_Goal:_
Report every line in the listing below where the string "object" shows up.

_Supplied information:_
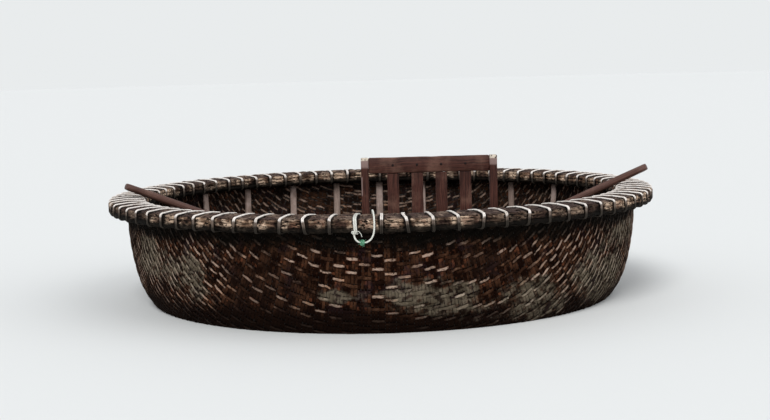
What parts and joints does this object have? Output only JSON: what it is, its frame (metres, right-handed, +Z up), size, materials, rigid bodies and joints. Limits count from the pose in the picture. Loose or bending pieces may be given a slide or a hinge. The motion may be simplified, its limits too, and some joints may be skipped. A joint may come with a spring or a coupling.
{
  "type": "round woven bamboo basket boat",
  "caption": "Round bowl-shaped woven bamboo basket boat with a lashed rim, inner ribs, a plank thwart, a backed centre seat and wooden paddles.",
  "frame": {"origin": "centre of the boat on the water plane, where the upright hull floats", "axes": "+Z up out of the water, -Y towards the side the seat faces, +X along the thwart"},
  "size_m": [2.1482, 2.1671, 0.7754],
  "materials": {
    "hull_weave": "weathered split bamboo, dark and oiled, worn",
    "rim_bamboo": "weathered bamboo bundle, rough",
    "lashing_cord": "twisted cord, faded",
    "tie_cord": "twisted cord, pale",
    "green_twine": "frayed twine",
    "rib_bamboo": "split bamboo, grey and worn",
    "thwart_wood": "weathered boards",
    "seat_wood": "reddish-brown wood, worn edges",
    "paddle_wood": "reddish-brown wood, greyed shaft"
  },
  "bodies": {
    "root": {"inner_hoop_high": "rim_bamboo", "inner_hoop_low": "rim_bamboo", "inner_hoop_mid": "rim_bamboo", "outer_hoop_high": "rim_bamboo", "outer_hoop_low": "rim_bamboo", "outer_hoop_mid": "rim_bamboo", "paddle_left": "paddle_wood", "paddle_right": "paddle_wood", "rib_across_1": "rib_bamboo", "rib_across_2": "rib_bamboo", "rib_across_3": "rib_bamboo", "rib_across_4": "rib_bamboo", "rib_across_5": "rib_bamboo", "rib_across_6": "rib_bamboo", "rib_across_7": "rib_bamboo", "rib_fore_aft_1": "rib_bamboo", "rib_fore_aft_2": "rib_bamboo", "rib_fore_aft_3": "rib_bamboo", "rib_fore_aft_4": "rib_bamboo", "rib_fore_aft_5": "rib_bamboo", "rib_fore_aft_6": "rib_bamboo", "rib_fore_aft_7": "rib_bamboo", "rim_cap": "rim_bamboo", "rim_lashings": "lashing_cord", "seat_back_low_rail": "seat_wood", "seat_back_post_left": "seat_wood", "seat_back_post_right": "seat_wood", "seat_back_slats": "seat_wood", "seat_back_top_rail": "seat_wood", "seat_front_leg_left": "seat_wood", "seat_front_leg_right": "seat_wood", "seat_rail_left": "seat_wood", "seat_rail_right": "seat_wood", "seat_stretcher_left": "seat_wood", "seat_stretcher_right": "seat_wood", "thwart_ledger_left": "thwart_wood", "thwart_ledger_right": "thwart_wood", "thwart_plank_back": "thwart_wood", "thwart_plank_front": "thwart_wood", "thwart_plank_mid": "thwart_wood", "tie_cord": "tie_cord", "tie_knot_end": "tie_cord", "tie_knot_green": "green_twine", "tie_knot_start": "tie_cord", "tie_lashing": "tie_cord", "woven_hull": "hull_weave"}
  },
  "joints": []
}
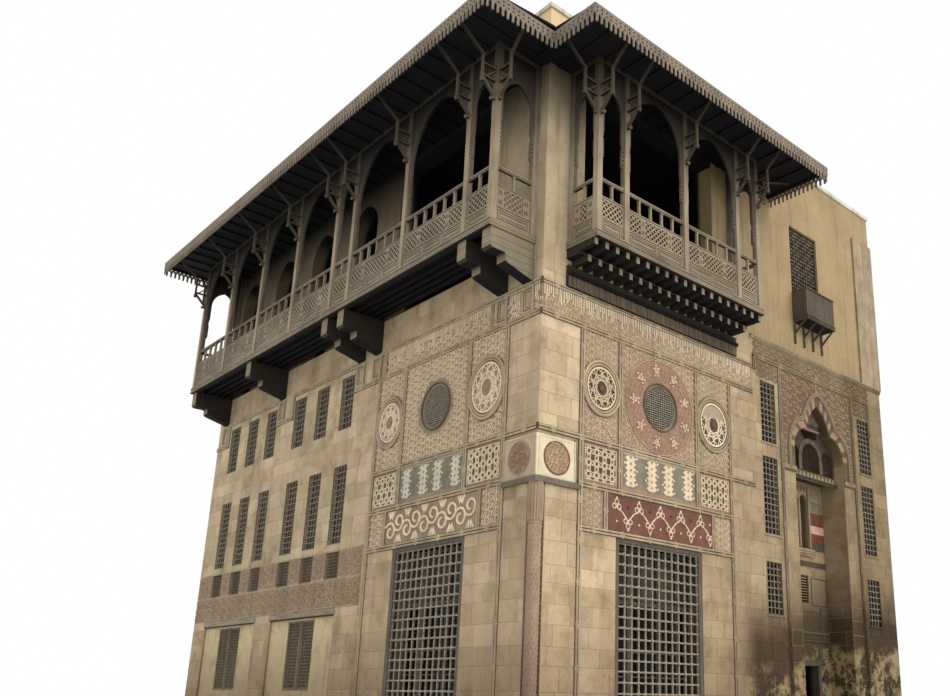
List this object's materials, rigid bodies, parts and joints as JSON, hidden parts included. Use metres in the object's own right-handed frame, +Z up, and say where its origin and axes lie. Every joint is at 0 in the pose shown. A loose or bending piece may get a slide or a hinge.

_Reply:_
What parts and joints does this object have? Output only JSON: what it is, its frame (metres, right-handed, +Z up), size, materials, rigid bodies and joints. Limits count from the pose in the picture. Loose or bending pieces may be given a slide or a hinge. The motion may be simplified, its limits too, and some joints may be skipped. A joint may come with a spring or a coupling.
List this object's materials, rigid bodies, parts and joints as JSON, hidden parts included. Use metres in the object's own right-handed frame, +Z up, and say where its origin and axes lie. Every joint is at 0 in the pose shown. A loose or bending piece may get a slide or a hinge.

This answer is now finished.